ARTIST STATEMENT
As a photographic artist my studio practice reconsiders a feminist view of art history to address urgent issues of care, specifically around mothering and climate change. “love’s labor” is an ongoing project that utilizes breastmilk as a salting solution in the historic salted paper process to make prints that reflect on nourishment, bodily memory as transferred through ancestry, and society’s reliance on the unsupported labor of parenting. Breastmilk adds bodily labor to the print, while also injecting a uniquely feminist narrative into the history of photography. Each print is unique as tonal shifts and fat splatters swirl like small galaxies. These differences remind us that our bodies are not machines, but imperfect organisms. They encourage acceptance and understanding while countering the harmful perfectionist rhetoric engrained in the photographic medium. Images of family and community gardens are additionally included to honor the mothers’ own practices of care, as well as to reference continued nourishment through the land and the tension between the presumptive ‘natural’ experience of parenting in simultaneous conjunction and conflict with the environment.
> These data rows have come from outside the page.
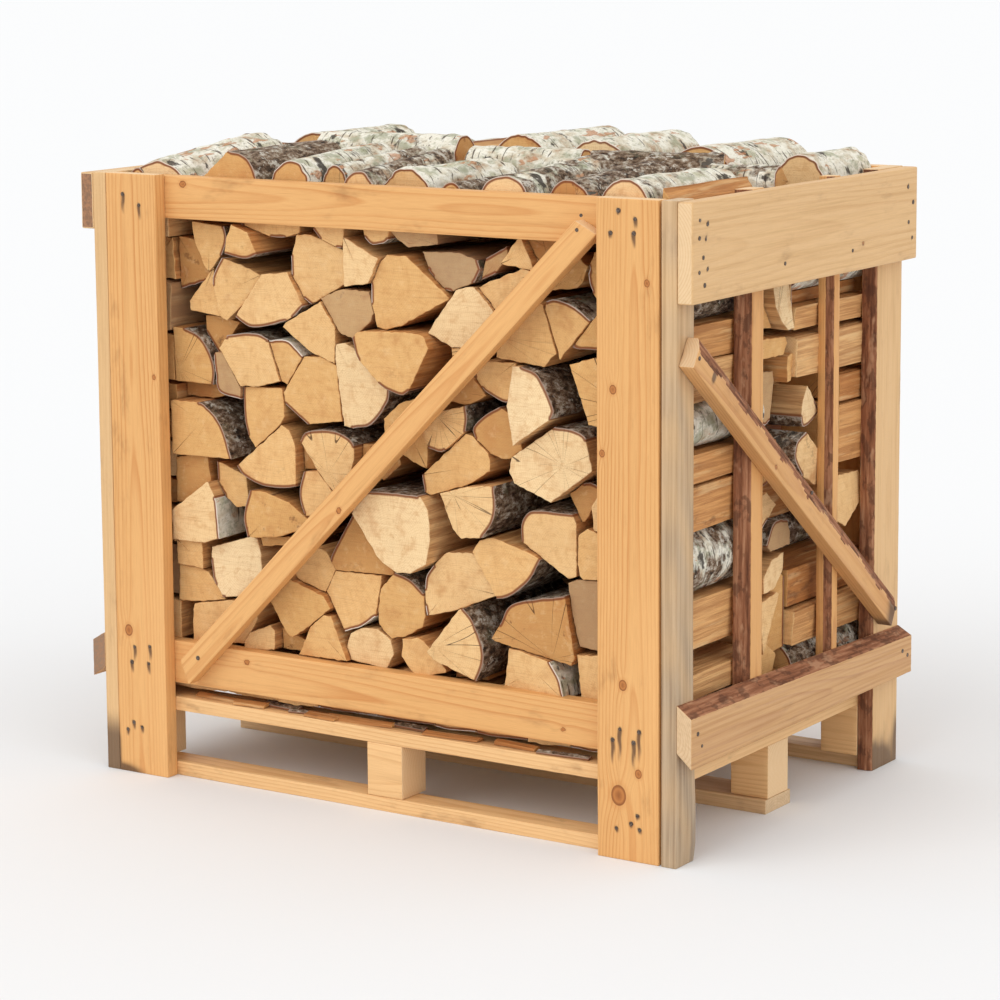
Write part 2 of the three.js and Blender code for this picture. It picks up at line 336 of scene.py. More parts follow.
def end_grain(name):
    """Sawn birch end: faint rings, rays, checks, stains and the bark's own rim."""
    f = Finish(name)
    log = f.attribute("log", "Vector")
    tone = f.split(f.attribute("tone", "Vector"))
    kind = f.split(f.attribute("kind", "Vector"))
    _, across, up = f.split(log)
    radius = f.reach(across, up)
    angle = f.calculate("ARCTAN2", up, across)
    polar = f.node("ShaderNodeCombineXYZ", X=angle, Y=radius, Z=kind[2]).outputs[0]
    base = f.ramp(
        tone[0],
        [(0.0, (190, 138, 82)), (0.25, (216, 168, 106)), (0.5, (226, 180, 120)), (0.75, (234, 196, 142)),
         (1.0, (240, 212, 166))],
    )
    wobble = f.noise(log, (40, 40, 40), 2)
    turn = f.fraction(f.times(f.sum(radius, f.times(wobble, 0.004)), 1 / BIRCH_RING))
    base = f.tint(base, turn, 0.6, 1.0, 0.16, (176, 118, 66))
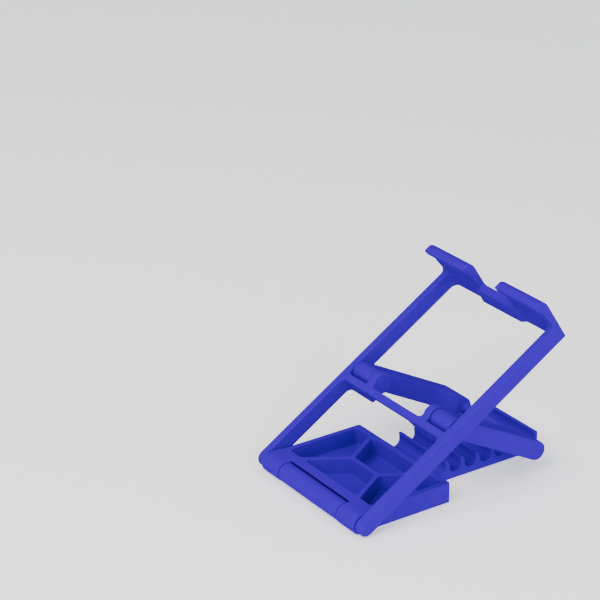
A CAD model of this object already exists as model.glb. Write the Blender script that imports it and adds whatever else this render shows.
"""Looks of the folding desk stand: matte blue printed plastic on a pale floor.

Each piece is shown by a copy of its CAD shape with slightly rounded edges, and all three
share one kind of procedural plastic. Lengths in mm become metres through MM.
"""

from math import cos, pi, radians, sin

import bpy
from mathutils import Matrix, Vector


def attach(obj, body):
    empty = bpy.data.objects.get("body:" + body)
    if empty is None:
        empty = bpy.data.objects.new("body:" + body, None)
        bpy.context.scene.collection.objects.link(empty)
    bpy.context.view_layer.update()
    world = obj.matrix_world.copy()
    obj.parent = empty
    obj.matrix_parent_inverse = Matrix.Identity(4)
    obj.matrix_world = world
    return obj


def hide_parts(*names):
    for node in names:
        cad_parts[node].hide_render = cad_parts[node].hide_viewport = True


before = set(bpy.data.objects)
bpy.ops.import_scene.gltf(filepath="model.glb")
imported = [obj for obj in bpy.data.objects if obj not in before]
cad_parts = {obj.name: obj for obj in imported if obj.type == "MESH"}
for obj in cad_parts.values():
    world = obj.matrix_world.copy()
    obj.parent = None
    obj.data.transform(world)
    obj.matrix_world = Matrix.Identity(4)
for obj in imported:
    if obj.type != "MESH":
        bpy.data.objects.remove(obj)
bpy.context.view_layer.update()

MM = 0.001

# ---------------------------------------------------------------- camera
CAMERA_AZIMUTH = 56.35      # degrees from the front (-Y) towards +X
CAMERA_ELEVATION = 23.91
CAMERA_ROLL = -0.54
CAMERA_TARGET = Vector((-70.58, -9.95, 55.95)) * MM
CAMERA_DISTANCE = 1009.23 * MM
CAMERA_LENS = 137.55        # on a 36 mm sensor
SENSOR = 36

# ---------------------------------------------------------------- plastic
PLASTIC = (0.036, 0.0, 0.365, 1)
PLASTIC_DARK = (0.0315, 0.0, 0.32, 1)
SPECULAR = 0.0              # the plastic is dead matte
ROUGHNESS = (0.45, 0.6)
MOTTLE_SCALE = 160
MOTTLE_DETAIL = 5
LAYER = 0.24 * MM           # from one layer line to the next
LAYER_RELIEF = 0.03 * MM
LAYER_STRENGTH = 0.55
TILT = radians(32.1)
LEG_SLOPE = radians(28.2)
STACKING = {                # the direction in which each piece's layers were stacked
    "base": (0, 0, 1),
    "support_frame": (0, -sin(TILT), cos(TILT)),
    "prop_leg": (0, sin(LEG_SLOPE), cos(LEG_SLOPE)),
}

# ---------------------------------------------------------------- edges, rounded by printing
VOXEL = 0.3 * MM
SOFTENING = 0.5
SOFTENING_ROUNDS = 4

# ---------------------------------------------------------------- studio
KEY = {"location": (0.15, -0.85, 0.95), "size": (0.8, 0.8), "power": 18}
SIDE = {"location": (1.1, -0.1, 0.45), "size": (0.9, 0.7), "power": 9.5}
LIT_POINT = Vector((0, 0, 0.03))
SKY = (0.95, 0.96, 1.0, 1)
SKY_STRENGTH = 0.85
FLOOR_REACH = 3.0
FLOOR_COLOUR = (0.88, 0.88, 0.88, 1)
FLOOR_ROUGHNESS = 0.7
FLOOR_GLOW = 0.45           # keeps the floor pale under light that suits the plastic


def add_camera():
    """Camera at the stand's three-quarter view, from its right and above."""
    azimuth, elevation = radians(CAMERA_AZIMUTH), radians(CAMERA_ELEVATION)
    back = Vector((sin(azimuth) * cos(elevation), -cos(azimuth) * cos(elevation), sin(elevation)))
    right = (-back).cross(Vector((0, 0, 1))).normalized()
    up = right.cross(-back)
    roll = radians(CAMERA_ROLL)
    across = right * cos(roll) + up * sin(roll)
    upward = up * cos(roll) - right * sin(roll)
    turn = Matrix((across, upward, back)).transposed().to_4x4()
    data = bpy.data.cameras.new("camera")
    data.lens = CAMERA_LENS
    data.sensor_width = SENSOR
    data.clip_start = 10 * MM
    camera = bpy.data.objects.new("camera", data)
    camera.matrix_world = Matrix.Translation(CAMERA_TARGET + back * CAMERA_DISTANCE) @ turn
    bpy.context.scene.collection.objects.link(camera)
    bpy.context.scene.camera = camera


def add_light(name, location, size, power):
    """A soft rectangular light aimed at the middle of the stand."""
    data = bpy.data.lights.new(name, "AREA")
    data.shape = "RECTANGLE"
    data.size, data.size_y = size
    data.energy = power
    light = bpy.data.objects.new(name, data)
    light.location = location
    light.rotation_euler = (LIT_POINT - Vector(location)).to_track_quat("-Z", "Y").to_euler()
    bpy.context.scene.collection.objects.link(light)


def add_sky():
    """Even, nearly white light from all round."""
    world = bpy.data.worlds.new("studio")
    world.use_nodes = True
    background = world.node_tree.nodes["Background"]
    background.inputs["Color"].default_value = SKY
    background.inputs["Strength"].default_value = SKY_STRENGTH
    bpy.context.scene.world = world


def add_floor():
    mesh = bpy.data.meshes.new("floor")
    reach = FLOOR_REACH
    corners = [(-reach, -reach, 0), (reach, -reach, 0), (reach, reach, 0), (-reach, reach, 0)]
    mesh.from_pydata(corners, [], [(0, 1, 2, 3)])
    floor = bpy.data.objects.new("floor", mesh)
    bpy.context.scene.collection.objects.link(floor)
    material = bpy.data.materials.new("floor_paint")
    material.use_nodes = True
    shader = material.node_tree.nodes["Principled BSDF"]
    shader.inputs["Base Color"].default_value = FLOOR_COLOUR
    shader.inputs["Roughness"].default_value = FLOOR_ROUGHNESS
    shader.inputs["Emission Color"].default_value = (1, 1, 1, 1)
    shader.inputs["Emission Strength"].default_value = FLOOR_GLOW
    mesh.materials.append(material)


def printed_plastic(name, stacking, seed):
    """Matte printed plastic: fine layer lines across one direction, and slight mottling."""
    material = bpy.data.materials.new(name)
    material.use_nodes = True
    nodes, links = material.node_tree.nodes, material.node_tree.links
    shader = nodes["Principled BSDF"]
    shader.inputs["Specular IOR Level"].default_value = SPECULAR

    def node(kind, **settings):
        made = nodes.new(kind)
        for key, value in settings.items():
            setattr(made, key, value)
        return made

    place = node("ShaderNodeTexCoord").outputs["Object"]

    # layer lines: a sine wave of the height along the stacking direction
    height = node("ShaderNodeVectorMath", operation="DOT_PRODUCT")
    height.inputs[1].default_value = stacking
    links.new(place, height.inputs[0])
    phase = node("ShaderNodeMath", operation="MULTIPLY")
    phase.inputs[1].default_value = 2 * pi / LAYER
    links.new(height.outputs["Value"], phase.inputs[0])
    wave = node("ShaderNodeMath", operation="SINE")
    links.new(phase.outputs[0], wave.inputs[0])
    bump = node("ShaderNodeBump")
    bump.inputs["Strength"].default_value = LAYER_STRENGTH
    bump.inputs["Distance"].default_value = LAYER_RELIEF
    links.new(wave.outputs[0], bump.inputs["Height"])
    links.new(bump.outputs["Normal"], shader.inputs["Normal"])

    # mottling of the colour and the roughness, different on each piece
    shift = node("ShaderNodeVectorMath", operation="ADD")
    shift.inputs[1].default_value = (seed, seed * 0.7, seed * 0.3)
    links.new(place, shift.inputs[0])
    mottle = node("ShaderNodeTexNoise")
    mottle.inputs["Scale"].default_value = MOTTLE_SCALE
    mottle.inputs["Detail"].default_value = MOTTLE_DETAIL
    links.new(shift.outputs[0], mottle.inputs["Vector"])
    colour = node("ShaderNodeMix", data_type="RGBA")
    colour.inputs[6].default_value = PLASTIC_DARK
    colour.inputs[7].default_value = PLASTIC
    links.new(mottle.outputs["Fac"], colour.inputs[0])
    links.new(colour.outputs[2], shader.inputs["Base Color"])
    rough = node("ShaderNodeMapRange")
    rough.inputs["To Min"].default_value, rough.inputs["To Max"].default_value = ROUGHNESS
    links.new(mottle.outputs["Fac"], rough.inputs["Value"])
    links.new(rough.outputs["Result"], shader.inputs["Roughness"])
    return material


def softened(source, name):
    """Copy of a CAD object, remeshed finely and smoothed so that its edges are slightly round."""
    piece = bpy.data.objects.new(name, source.data.copy())
    bpy.context.scene.collection.objects.link(piece)
    remesh = piece.modifiers.new("remesh", "REMESH")
    remesh.mode = "VOXEL"
    remesh.voxel_size = VOXEL
    soften = piece.modifiers.new("soften", "SMOOTH")
    soften.factor = SOFTENING
    soften.iterations = SOFTENING_ROUNDS
    bpy.context.view_layer.update()
    evaluated = piece.evaluated_get(bpy.context.evaluated_depsgraph_get())
    shaped = bpy.data.meshes.new_from_object(evaluated)
    piece.modifiers.clear()
    piece.data = shaped
    shaped.shade_smooth()
    shaped.materials.clear()
    return piece


def show_printed(name, stacking, seed):
    """Show one node as printed plastic in place of its CAD shape."""
    piece = softened(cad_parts[name], name + "_print")
    piece.data.materials.append(printed_plastic(name + "_plastic", stacking, seed))
    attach(piece, name)
    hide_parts(name)


for seed, (name, stacking) in enumerate(STACKING.items(), 1):
    show_printed(name, stacking, seed)

add_floor()
add_camera()
add_light("key", **KEY)
add_light("side", **SIDE)
add_sky()
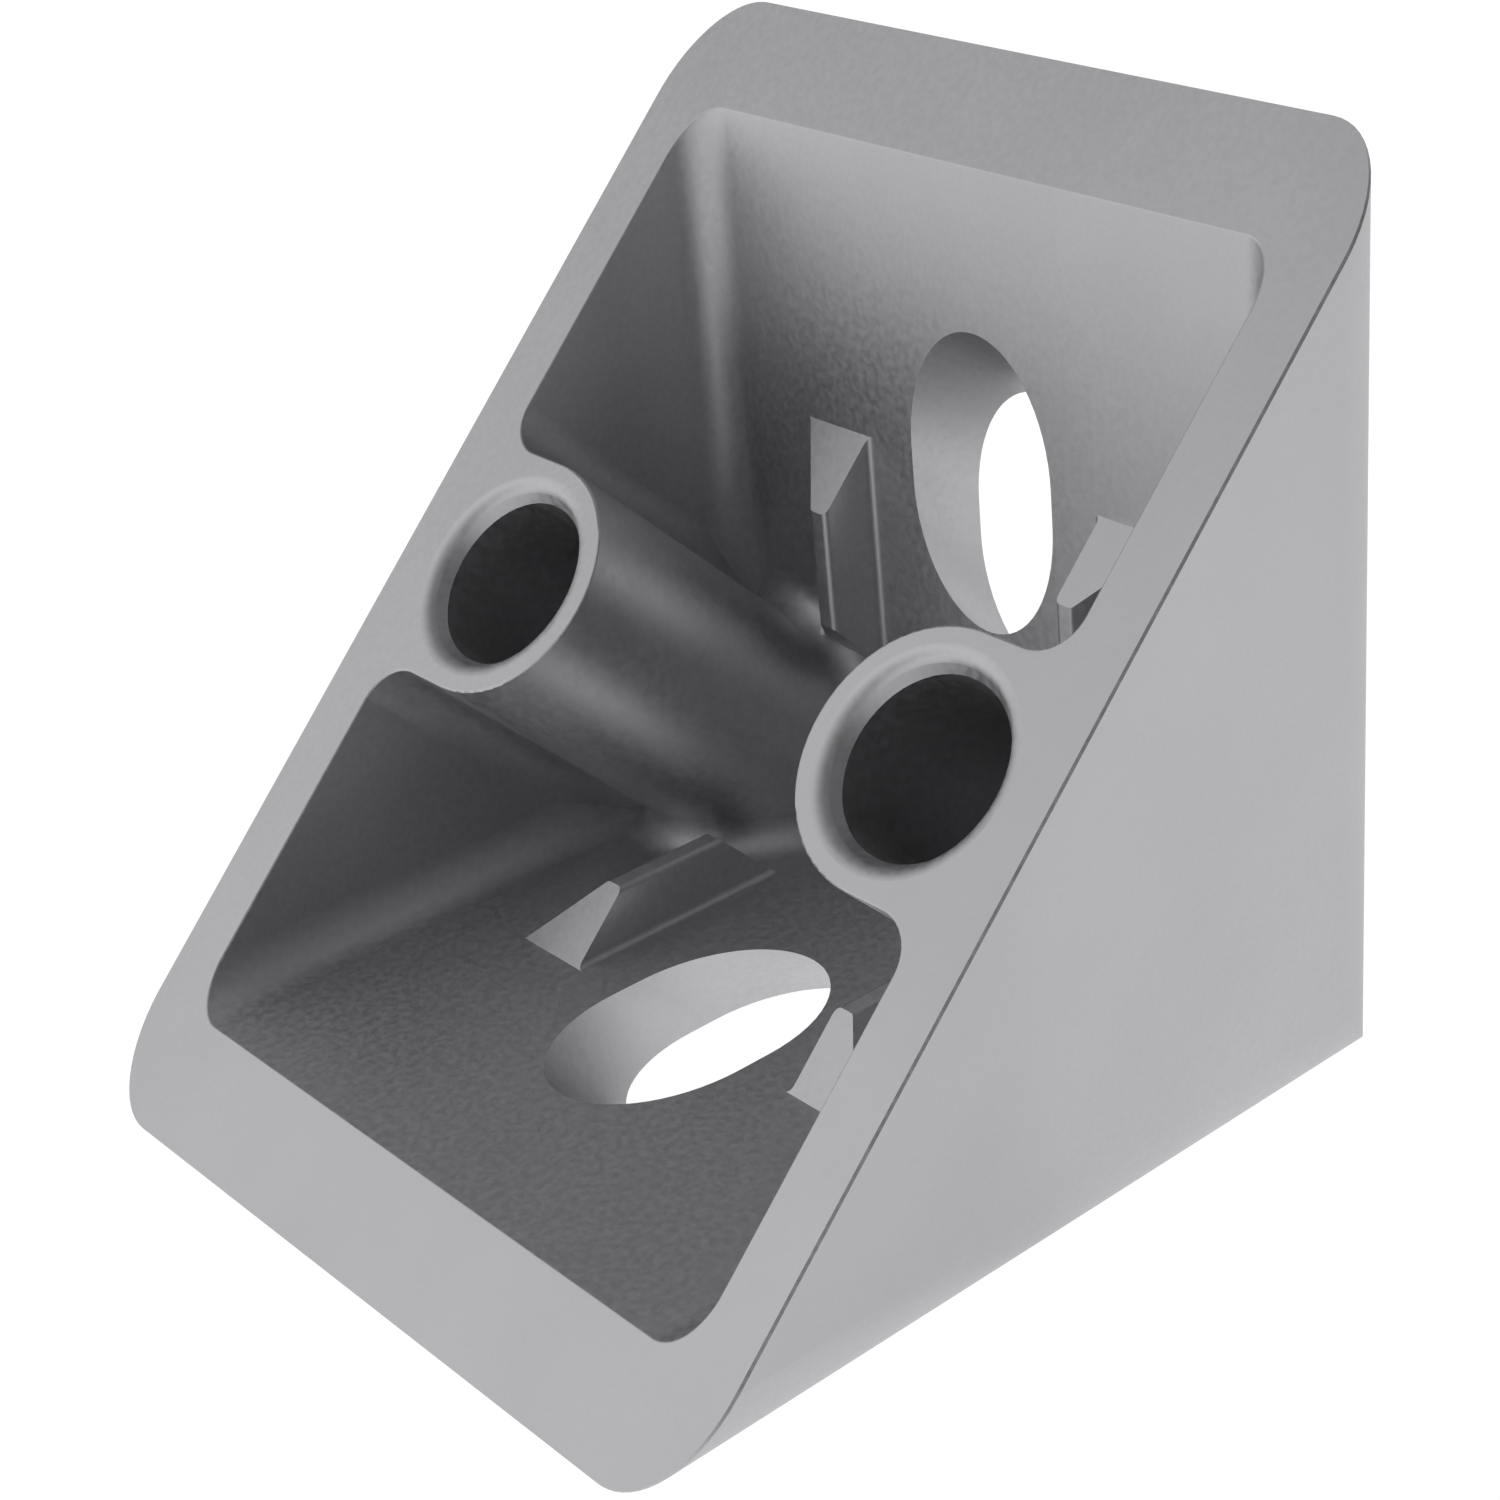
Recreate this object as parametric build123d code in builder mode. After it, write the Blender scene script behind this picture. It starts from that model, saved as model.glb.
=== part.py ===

Our modern society overlooks care as something frivolous and sequestered, but this work exposes care as a necessary building block, the key to meaningful connection to each other and our environment.
ABOUT THE ARTIST
Eleanor Oakes is a photographic artist based in Detroit, MI. She has exhibited her work internationally, including solo exhibitions at Belle Isle Viewing Room (Detroit), and Tyler Wood Gallery (New York and San Francisco), and recent group exhibitions at the Houston Center for Photography (Houston), Filter Space (Chicago), Silver Eye Center for Photography (Pittsburgh), and Wasserman Projects (Detroit). She is the recipient of a Flourish Fund grant from Culture Source and the Andy Warhol Foundation, the Center Annual Award from the Houston Center for Photography, a Murphy and Cadogan Contemporary Art Award from the San Francisco Foundation, and an Applebaum Emerging Artist Residency, among others. Oakes earned her MFA in Art Practice from Stanford University and a BA in Art and Art History from Princeton University. She is Associate Professor and Section Lead of Photography at the College for Creative Studies and was the Founder of Darkroom Detroit, a 501(c)3 nonprofit with the mission of making photography more accessible in Detroit.